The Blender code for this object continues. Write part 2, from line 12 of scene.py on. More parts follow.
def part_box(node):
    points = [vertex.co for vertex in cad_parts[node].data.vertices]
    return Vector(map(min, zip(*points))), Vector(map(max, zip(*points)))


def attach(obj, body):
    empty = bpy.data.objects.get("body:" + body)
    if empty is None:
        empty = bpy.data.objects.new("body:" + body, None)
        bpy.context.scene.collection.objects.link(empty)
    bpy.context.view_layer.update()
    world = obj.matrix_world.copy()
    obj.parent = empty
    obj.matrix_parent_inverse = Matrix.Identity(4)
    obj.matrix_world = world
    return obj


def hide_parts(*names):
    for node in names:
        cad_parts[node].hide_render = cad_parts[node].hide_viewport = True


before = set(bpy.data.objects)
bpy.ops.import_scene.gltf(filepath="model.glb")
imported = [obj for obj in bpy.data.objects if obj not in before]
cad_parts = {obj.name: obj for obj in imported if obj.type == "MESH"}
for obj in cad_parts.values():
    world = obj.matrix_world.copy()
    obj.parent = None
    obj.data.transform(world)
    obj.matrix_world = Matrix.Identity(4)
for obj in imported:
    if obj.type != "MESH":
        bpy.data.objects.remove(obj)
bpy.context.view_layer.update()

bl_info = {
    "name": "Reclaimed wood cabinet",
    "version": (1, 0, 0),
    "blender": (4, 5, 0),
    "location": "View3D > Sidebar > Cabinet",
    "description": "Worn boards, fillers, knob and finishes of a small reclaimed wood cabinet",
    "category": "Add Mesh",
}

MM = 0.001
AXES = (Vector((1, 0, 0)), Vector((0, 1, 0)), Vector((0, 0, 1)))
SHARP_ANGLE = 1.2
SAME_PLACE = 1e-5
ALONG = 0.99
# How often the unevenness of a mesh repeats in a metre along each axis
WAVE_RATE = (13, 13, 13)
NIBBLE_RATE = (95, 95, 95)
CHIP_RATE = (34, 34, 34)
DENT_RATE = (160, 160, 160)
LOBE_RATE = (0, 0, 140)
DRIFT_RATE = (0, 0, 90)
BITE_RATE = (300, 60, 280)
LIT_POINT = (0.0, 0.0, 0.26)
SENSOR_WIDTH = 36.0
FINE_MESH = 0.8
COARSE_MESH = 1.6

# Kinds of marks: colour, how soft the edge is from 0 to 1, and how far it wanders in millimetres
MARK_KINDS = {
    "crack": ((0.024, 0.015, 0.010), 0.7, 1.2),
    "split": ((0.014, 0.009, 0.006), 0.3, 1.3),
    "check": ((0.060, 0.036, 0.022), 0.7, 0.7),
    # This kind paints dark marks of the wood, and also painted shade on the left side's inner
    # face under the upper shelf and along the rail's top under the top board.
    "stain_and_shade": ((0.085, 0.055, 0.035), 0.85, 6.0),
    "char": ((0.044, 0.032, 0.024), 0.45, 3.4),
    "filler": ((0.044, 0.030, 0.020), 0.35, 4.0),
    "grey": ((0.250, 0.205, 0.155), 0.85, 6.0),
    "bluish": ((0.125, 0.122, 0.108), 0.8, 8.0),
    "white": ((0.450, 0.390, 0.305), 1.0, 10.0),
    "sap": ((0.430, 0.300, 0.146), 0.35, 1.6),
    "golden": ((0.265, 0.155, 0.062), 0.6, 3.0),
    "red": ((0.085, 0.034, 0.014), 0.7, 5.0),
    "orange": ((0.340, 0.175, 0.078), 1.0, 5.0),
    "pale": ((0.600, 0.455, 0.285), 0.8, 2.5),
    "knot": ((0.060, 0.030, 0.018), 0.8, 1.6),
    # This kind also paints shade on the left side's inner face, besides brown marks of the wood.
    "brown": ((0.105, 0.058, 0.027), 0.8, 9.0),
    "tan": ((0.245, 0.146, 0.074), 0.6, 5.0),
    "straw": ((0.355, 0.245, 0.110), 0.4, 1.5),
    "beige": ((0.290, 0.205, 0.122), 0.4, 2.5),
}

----

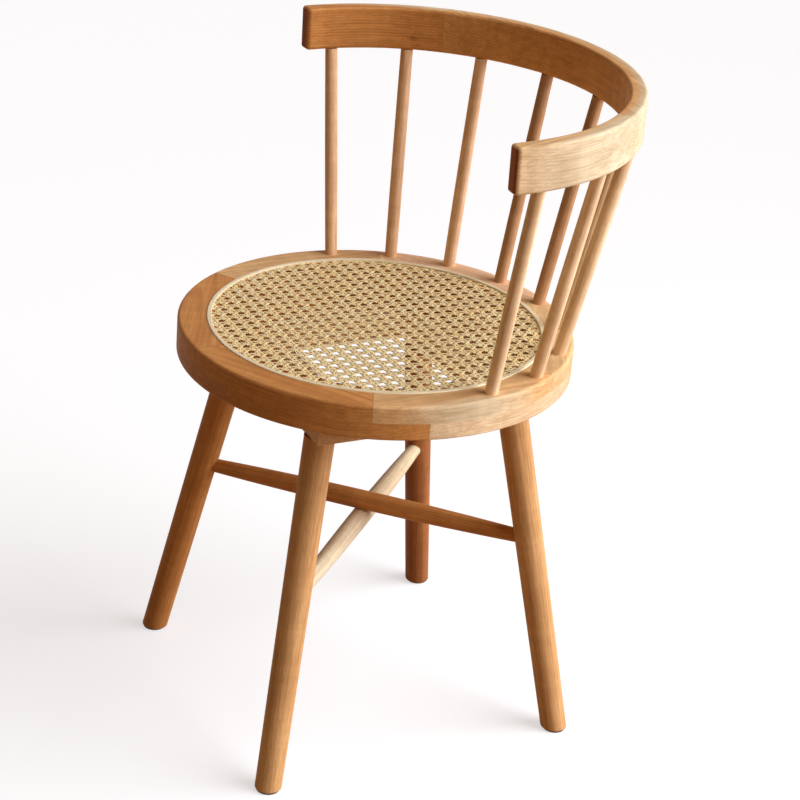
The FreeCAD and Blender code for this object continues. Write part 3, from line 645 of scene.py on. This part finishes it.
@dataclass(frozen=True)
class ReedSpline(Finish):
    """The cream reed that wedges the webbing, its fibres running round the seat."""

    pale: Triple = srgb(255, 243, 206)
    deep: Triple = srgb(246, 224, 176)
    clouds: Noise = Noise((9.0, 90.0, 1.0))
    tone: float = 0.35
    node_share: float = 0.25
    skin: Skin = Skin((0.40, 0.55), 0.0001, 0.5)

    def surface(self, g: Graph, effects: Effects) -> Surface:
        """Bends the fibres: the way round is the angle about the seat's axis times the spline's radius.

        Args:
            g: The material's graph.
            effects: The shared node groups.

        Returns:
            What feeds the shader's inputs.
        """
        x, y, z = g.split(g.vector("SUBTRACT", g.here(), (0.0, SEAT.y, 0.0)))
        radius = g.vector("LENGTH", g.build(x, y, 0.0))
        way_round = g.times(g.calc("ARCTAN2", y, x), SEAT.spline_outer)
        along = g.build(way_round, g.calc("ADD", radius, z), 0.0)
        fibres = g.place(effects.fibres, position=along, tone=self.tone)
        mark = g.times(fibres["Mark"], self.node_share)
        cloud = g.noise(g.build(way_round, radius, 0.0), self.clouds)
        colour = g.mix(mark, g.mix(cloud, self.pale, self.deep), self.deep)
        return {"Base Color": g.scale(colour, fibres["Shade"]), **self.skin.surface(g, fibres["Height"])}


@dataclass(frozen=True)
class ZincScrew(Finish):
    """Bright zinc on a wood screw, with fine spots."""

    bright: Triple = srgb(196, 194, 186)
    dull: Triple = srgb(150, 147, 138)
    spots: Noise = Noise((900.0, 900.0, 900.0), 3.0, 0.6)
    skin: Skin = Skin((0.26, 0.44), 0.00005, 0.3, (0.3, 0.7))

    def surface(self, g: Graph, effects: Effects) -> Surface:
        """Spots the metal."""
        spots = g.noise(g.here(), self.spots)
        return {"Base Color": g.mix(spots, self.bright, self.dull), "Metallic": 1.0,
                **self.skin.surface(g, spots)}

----

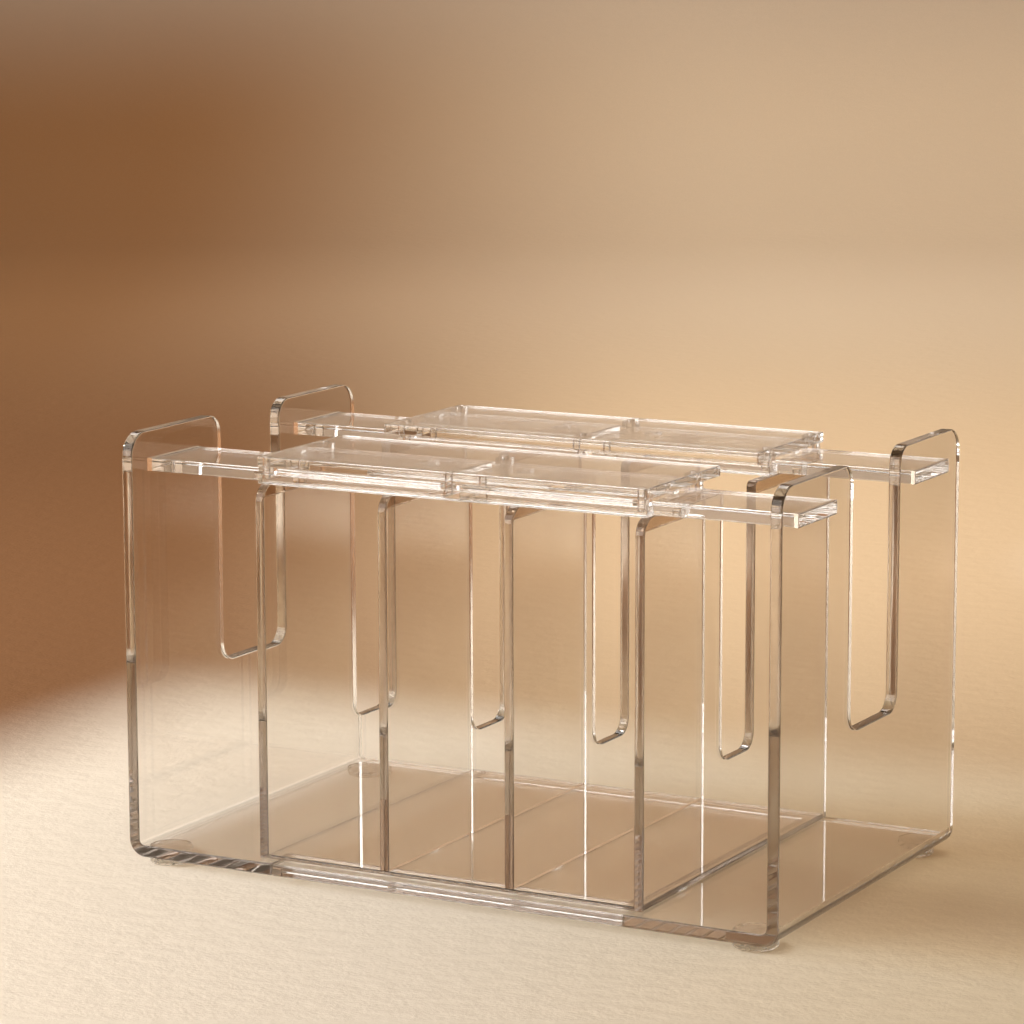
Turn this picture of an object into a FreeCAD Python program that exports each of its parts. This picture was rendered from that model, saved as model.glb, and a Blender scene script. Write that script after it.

----

- Required task -
The lines to return run from the one containing "The Blender code" down to the one containing "if empty is"; give them exactly, both included, and no others.

- Exercise response -
The Blender code for this object continues. Write part 2, from line 12 of scene.py on. More parts follow.
def part_box(node):
    points = [vertex.co for vertex in cad_parts[node].data.vertices]
    return Vector(map(min, zip(*points))), Vector(map(max, zip(*points)))


def attach(obj, body):
    empty = bpy.data.objects.get("body:" + body)
    if empty is None:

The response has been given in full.